- **PROBLEM**:
Count every line in the entries that contains "their". Report that count alone.

- **RECORD EXCERPTS**:

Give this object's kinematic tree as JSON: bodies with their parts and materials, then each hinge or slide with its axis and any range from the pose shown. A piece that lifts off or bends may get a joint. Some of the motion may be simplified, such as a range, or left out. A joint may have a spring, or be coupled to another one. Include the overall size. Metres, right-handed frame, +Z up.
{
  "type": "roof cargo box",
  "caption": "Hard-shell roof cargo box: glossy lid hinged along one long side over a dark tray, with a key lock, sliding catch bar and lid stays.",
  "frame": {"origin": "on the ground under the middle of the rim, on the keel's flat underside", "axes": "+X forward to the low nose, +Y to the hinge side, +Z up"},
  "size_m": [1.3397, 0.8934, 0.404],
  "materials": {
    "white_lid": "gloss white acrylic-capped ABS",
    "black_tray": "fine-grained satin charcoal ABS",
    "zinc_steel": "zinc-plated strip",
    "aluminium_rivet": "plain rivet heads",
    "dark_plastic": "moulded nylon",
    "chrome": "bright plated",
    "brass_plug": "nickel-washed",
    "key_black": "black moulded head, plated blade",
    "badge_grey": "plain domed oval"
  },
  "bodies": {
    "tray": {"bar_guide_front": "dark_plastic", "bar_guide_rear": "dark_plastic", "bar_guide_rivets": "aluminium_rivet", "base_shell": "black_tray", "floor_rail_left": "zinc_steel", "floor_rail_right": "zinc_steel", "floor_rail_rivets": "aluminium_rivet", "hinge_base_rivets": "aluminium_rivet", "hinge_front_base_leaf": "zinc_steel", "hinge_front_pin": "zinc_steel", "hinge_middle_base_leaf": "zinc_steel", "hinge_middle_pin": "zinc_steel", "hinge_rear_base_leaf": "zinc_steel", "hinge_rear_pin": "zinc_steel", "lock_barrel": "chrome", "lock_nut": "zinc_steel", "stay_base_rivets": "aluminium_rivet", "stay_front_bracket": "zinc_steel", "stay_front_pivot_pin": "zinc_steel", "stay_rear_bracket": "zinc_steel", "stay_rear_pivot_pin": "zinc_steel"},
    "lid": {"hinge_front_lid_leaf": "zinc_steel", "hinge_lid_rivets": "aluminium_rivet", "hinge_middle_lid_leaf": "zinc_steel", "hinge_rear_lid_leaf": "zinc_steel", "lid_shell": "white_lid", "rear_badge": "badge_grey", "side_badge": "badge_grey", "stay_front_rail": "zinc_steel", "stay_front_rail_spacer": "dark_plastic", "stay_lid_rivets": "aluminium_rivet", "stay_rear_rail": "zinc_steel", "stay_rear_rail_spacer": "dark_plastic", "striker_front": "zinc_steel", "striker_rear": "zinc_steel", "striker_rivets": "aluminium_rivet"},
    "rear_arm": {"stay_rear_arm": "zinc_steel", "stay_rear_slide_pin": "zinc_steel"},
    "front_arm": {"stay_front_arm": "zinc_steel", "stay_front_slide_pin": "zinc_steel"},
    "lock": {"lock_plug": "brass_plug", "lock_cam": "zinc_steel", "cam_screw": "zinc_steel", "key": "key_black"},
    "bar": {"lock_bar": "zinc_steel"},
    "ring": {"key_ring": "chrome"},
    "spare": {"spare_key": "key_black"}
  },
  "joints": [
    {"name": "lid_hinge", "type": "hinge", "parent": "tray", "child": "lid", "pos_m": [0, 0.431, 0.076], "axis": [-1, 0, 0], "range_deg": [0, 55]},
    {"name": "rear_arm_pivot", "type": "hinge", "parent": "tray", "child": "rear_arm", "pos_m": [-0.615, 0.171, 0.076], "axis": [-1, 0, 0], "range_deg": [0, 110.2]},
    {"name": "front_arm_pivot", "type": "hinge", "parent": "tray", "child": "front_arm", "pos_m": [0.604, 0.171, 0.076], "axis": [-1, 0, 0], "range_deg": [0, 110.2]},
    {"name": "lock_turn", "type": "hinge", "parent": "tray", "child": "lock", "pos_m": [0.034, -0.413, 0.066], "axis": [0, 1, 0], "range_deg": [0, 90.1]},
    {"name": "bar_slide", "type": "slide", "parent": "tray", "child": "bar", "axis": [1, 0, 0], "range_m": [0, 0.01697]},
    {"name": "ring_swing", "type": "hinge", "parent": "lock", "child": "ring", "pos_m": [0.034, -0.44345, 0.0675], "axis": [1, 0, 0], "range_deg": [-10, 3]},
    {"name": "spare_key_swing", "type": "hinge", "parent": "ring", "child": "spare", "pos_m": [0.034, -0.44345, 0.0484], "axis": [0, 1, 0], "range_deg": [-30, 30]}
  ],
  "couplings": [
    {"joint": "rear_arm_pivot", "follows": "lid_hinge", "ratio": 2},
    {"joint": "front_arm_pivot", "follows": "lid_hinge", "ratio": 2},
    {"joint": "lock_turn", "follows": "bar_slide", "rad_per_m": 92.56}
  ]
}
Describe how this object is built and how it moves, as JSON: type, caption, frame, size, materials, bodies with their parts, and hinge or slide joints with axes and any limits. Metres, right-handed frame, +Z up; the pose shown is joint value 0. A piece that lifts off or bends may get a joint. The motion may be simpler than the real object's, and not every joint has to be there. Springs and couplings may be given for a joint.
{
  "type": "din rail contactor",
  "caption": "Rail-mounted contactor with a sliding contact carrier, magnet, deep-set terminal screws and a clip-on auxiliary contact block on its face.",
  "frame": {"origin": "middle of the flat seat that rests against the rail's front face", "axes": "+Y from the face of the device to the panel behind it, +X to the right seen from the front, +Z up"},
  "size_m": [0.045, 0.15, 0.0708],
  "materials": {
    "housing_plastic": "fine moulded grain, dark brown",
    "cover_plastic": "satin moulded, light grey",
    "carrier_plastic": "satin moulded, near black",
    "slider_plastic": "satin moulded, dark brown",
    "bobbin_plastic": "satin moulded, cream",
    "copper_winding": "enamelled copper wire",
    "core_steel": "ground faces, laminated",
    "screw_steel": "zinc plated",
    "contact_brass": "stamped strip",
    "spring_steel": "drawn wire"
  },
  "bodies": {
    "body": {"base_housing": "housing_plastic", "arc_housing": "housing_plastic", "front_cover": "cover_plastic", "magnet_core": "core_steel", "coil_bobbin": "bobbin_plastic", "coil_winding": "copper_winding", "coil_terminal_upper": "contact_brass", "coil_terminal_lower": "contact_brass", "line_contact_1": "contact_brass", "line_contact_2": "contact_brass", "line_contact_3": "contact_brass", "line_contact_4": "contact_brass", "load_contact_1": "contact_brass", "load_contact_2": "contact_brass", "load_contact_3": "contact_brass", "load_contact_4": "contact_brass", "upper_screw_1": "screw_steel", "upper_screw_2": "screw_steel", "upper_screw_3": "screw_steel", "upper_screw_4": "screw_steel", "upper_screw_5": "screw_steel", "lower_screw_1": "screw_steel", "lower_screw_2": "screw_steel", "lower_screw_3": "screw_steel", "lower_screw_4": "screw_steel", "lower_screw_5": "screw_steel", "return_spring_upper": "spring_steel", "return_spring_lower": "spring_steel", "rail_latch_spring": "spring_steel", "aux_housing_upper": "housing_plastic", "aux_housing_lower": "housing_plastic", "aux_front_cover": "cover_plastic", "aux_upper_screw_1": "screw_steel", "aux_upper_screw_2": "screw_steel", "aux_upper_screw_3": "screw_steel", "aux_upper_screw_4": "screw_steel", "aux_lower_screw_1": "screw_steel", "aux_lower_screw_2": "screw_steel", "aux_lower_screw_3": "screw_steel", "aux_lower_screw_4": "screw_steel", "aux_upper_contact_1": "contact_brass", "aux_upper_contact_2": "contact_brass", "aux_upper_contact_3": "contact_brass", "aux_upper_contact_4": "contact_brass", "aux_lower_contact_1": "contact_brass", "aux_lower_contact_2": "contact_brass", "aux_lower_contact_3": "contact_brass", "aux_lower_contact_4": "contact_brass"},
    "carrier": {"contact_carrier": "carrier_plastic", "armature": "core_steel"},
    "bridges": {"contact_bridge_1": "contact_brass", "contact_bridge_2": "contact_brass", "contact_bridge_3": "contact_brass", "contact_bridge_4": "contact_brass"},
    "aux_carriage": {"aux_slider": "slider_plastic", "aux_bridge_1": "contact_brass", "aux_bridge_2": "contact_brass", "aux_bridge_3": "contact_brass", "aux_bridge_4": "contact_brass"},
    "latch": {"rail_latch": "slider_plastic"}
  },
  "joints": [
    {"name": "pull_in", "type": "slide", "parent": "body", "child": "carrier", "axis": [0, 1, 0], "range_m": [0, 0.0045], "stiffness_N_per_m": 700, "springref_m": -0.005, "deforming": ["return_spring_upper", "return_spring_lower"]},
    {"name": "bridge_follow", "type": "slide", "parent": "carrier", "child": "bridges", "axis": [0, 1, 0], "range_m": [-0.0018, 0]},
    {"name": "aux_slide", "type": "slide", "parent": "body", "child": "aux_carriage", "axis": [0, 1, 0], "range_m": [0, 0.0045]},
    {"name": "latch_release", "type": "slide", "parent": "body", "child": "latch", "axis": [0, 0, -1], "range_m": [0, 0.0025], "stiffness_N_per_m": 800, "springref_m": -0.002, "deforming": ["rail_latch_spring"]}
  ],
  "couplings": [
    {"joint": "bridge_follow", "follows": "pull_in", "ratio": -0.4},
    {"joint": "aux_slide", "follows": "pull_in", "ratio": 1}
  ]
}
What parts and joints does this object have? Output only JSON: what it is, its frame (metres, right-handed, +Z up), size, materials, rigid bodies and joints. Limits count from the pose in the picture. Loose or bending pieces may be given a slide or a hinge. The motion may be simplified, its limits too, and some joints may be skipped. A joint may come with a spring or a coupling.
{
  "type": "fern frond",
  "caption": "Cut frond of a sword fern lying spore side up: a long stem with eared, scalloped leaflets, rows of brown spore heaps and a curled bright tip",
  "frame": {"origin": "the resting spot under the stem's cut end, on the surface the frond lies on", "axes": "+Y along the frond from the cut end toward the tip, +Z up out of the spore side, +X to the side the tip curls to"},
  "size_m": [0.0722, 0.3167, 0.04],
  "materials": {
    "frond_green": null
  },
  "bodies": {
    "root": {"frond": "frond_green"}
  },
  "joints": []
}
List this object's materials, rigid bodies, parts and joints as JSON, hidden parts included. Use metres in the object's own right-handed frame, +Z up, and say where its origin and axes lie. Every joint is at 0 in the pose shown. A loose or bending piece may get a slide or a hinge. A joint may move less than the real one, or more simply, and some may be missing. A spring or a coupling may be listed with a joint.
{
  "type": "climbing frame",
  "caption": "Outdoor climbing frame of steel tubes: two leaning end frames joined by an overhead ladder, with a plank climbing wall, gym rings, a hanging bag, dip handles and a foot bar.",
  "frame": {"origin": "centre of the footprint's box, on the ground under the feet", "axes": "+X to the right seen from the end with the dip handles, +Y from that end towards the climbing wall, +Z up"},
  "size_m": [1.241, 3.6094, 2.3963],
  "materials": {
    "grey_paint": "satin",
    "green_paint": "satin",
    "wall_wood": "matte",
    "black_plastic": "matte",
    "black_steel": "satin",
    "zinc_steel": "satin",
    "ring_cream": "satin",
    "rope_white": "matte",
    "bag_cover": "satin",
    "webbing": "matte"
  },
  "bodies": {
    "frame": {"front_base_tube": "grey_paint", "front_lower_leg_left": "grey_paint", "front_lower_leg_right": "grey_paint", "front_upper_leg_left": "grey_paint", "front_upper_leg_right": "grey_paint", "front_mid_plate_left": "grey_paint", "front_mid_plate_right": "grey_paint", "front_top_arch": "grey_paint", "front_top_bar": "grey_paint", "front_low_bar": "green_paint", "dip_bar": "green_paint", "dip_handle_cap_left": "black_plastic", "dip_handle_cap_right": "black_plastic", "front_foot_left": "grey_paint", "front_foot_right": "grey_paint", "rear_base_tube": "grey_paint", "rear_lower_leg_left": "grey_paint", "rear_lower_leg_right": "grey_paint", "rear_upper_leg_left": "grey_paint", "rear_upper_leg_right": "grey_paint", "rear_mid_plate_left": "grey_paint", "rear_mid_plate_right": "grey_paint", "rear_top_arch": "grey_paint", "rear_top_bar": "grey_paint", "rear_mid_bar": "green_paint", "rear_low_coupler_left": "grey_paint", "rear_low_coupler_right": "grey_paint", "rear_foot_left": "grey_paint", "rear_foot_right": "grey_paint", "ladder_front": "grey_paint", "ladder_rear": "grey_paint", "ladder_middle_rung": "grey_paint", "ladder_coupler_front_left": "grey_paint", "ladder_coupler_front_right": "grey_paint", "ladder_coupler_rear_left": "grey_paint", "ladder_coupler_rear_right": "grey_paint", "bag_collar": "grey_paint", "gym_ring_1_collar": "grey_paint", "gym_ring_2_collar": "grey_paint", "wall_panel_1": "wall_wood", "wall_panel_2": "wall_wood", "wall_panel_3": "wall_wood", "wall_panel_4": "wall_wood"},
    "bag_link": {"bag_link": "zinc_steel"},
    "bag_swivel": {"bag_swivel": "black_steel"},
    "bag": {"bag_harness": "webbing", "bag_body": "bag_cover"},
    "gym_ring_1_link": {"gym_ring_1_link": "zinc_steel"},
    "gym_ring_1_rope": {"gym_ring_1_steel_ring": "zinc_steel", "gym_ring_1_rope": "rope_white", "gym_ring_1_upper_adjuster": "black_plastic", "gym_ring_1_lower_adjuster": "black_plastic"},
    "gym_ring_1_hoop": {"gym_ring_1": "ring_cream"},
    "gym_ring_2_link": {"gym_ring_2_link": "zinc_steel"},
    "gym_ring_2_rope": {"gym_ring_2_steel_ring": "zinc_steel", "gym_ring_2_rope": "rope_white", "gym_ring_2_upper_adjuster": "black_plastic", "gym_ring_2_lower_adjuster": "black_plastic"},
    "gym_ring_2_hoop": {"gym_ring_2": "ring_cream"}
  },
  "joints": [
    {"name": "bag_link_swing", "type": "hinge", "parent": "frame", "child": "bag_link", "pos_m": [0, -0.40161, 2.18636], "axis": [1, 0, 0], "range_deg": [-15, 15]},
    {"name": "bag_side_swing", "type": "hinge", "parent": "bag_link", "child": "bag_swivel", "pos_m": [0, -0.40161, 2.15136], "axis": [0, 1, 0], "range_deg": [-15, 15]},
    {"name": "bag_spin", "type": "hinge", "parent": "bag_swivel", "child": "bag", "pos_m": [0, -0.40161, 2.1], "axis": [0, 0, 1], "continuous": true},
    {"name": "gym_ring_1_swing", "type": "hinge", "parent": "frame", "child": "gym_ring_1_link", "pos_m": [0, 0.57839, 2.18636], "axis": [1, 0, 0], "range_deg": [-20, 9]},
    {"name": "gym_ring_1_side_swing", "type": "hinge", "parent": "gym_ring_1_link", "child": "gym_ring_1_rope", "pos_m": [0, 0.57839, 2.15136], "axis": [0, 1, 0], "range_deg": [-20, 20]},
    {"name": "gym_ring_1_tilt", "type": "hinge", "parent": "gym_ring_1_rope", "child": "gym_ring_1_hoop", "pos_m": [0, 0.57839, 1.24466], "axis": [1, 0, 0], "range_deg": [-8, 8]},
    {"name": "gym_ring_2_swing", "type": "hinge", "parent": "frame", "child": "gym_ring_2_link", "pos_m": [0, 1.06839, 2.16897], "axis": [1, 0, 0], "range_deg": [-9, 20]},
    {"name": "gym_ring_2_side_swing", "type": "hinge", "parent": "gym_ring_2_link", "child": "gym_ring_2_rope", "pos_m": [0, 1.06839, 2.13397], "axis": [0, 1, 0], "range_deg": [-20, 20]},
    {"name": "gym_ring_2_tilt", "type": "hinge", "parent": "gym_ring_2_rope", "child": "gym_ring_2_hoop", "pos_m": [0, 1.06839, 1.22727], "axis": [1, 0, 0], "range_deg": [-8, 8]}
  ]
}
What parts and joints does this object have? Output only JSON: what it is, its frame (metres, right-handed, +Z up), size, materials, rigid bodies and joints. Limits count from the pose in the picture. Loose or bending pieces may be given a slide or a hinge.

- **RESULT FOR THIS EXERCISE**:
2